STATED PROBLEM
Copy the data exactly from the line that contains "mesh.materials.append(glaze())" through the line that contains "before = set(bpy.data.objects)", keeping both end lines and leaving out everything else.

DATA FOR THE TASK
****************************************

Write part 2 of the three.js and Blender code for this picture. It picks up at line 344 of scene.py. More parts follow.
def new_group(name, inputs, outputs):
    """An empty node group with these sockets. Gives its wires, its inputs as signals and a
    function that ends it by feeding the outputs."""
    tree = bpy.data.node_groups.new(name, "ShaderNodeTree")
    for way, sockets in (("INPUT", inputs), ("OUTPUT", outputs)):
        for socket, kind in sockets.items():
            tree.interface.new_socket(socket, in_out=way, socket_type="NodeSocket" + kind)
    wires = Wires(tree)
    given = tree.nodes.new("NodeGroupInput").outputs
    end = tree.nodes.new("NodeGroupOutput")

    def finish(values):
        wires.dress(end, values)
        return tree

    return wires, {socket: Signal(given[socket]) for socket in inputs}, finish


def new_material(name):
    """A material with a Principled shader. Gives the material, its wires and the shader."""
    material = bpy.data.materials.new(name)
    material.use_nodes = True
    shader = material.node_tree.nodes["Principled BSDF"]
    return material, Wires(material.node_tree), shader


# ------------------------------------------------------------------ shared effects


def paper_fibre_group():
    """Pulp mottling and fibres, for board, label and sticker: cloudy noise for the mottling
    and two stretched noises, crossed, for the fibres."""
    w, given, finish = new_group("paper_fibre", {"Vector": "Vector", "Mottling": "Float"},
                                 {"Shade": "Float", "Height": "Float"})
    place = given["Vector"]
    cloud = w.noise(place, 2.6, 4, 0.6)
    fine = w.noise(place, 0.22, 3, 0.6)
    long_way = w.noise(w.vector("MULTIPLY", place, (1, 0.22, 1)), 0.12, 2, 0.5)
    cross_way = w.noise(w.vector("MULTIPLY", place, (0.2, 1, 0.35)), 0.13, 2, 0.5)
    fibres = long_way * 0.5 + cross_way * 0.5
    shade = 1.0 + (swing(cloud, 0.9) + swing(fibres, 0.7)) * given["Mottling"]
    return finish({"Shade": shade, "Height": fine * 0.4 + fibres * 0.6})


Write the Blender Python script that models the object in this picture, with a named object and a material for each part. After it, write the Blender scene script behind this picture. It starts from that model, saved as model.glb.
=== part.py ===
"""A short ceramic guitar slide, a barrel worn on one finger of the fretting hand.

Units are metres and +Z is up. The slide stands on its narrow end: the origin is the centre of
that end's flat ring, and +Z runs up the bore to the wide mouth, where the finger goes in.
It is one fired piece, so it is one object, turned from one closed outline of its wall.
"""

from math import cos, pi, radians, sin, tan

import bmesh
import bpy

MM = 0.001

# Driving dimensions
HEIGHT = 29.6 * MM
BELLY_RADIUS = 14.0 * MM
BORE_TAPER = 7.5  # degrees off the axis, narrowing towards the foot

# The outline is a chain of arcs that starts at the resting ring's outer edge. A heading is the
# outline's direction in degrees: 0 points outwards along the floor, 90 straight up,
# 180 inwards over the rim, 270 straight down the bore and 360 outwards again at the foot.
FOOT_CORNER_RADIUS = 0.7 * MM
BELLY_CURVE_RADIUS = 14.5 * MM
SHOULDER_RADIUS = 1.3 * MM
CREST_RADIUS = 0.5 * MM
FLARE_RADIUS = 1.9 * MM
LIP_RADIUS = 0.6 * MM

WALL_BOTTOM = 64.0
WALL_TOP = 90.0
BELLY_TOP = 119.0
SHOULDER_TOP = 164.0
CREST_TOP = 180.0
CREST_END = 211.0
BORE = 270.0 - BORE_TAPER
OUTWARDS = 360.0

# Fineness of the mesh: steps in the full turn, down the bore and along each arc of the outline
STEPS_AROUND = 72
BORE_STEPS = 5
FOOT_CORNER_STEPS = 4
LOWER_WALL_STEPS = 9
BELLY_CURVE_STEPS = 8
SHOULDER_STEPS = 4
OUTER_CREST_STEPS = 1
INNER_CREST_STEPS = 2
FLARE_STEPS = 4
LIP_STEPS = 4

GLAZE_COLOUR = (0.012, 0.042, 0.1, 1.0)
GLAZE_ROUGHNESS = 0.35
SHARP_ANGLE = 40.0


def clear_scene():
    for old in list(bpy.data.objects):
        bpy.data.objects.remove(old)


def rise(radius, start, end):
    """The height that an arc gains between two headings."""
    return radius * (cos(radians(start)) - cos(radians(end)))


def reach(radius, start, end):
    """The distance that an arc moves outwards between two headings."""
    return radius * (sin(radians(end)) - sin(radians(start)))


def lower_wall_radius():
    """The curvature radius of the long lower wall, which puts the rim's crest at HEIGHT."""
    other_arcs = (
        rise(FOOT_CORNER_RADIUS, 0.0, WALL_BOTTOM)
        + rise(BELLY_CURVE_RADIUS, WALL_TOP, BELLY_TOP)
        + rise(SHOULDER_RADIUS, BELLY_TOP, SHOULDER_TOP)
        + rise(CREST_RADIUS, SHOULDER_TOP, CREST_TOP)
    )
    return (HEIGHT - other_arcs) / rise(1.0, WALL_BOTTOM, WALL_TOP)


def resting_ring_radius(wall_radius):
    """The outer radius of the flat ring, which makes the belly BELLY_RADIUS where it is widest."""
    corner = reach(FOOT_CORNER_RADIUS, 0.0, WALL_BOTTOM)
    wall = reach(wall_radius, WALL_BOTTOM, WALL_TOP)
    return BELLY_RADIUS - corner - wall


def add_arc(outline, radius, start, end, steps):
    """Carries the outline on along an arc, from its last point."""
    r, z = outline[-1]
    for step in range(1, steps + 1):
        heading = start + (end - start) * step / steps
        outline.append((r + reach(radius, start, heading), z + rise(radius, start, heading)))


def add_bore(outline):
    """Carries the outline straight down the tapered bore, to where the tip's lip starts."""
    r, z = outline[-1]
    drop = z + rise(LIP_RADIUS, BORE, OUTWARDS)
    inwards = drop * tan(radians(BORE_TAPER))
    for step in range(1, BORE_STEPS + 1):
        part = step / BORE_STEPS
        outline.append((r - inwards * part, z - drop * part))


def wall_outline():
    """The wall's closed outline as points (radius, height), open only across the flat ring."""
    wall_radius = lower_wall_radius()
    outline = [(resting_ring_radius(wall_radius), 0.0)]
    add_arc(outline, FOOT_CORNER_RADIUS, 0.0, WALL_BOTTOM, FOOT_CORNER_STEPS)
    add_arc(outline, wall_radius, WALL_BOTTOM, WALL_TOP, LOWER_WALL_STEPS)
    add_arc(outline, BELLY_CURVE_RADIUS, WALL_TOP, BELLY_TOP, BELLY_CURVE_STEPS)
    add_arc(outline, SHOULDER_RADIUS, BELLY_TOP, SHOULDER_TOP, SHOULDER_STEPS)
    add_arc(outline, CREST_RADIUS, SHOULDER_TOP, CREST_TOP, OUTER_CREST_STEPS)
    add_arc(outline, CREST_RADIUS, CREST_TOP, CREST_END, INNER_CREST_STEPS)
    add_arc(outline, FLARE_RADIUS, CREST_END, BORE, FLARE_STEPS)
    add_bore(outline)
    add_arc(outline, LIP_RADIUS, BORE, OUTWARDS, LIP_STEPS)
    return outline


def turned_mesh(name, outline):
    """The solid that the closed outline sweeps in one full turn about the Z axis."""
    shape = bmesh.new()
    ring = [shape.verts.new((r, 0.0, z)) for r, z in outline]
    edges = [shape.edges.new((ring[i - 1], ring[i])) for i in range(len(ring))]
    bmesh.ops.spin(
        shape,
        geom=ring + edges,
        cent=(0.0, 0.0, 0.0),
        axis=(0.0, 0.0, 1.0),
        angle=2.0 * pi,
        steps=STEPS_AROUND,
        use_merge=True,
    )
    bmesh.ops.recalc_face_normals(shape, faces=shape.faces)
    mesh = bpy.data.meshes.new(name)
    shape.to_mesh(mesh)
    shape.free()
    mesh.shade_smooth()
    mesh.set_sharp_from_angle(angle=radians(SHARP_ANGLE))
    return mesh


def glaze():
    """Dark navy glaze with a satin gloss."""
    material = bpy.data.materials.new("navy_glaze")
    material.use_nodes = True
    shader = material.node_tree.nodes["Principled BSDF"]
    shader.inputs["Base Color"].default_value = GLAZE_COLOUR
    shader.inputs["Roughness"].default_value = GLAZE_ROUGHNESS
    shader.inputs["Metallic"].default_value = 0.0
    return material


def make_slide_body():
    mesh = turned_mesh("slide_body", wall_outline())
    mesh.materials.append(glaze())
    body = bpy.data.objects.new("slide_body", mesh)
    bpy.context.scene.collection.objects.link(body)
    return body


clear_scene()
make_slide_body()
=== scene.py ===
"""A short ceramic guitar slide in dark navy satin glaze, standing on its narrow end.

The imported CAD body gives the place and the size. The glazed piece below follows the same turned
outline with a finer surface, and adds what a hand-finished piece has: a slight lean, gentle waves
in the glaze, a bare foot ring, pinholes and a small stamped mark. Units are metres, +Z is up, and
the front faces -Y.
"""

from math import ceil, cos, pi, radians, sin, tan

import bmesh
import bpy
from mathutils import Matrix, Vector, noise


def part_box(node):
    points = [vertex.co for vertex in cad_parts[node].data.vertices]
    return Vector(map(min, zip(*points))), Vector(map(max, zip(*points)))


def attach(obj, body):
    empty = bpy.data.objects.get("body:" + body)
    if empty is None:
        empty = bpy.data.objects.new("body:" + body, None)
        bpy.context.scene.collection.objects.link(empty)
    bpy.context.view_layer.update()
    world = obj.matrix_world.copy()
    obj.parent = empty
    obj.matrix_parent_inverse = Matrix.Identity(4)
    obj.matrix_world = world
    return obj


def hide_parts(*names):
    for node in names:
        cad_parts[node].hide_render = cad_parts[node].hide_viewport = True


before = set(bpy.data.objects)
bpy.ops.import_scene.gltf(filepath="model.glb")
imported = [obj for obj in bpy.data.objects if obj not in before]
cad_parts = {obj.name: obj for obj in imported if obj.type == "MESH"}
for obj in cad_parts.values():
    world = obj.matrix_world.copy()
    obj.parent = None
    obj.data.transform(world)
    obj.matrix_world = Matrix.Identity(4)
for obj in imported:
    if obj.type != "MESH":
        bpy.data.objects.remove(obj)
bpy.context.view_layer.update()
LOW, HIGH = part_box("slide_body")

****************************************

RESPONSE BELOW
    mesh.materials.append(glaze())
    body = bpy.data.objects.new("slide_body", mesh)
    bpy.context.scene.collection.objects.link(body)
    return body


clear_scene()
make_slide_body()
=== scene.py ===
"""A short ceramic guitar slide in dark navy satin glaze, standing on its narrow end.

The imported CAD body gives the place and the size. The glazed piece below follows the same turned
outline with a finer surface, and adds what a hand-finished piece has: a slight lean, gentle waves
in the glaze, a bare foot ring, pinholes and a small stamped mark. Units are metres, +Z is up, and
the front faces -Y.
"""

from math import ceil, cos, pi, radians, sin, tan

import bmesh
import bpy
from mathutils import Matrix, Vector, noise


def part_box(node):
    points = [vertex.co for vertex in cad_parts[node].data.vertices]
    return Vector(map(min, zip(*points))), Vector(map(max, zip(*points)))


def attach(obj, body):
    empty = bpy.data.objects.get("body:" + body)
    if empty is None:
        empty = bpy.data.objects.new("body:" + body, None)
        bpy.context.scene.collection.objects.link(empty)
    bpy.context.view_layer.update()
    world = obj.matrix_world.copy()
    obj.parent = empty
    obj.matrix_parent_inverse = Matrix.Identity(4)
    obj.matrix_world = world
    return obj


def hide_parts(*names):
    for node in names:
        cad_parts[node].hide_render = cad_parts[node].hide_viewport = True


before = set(bpy.data.objects)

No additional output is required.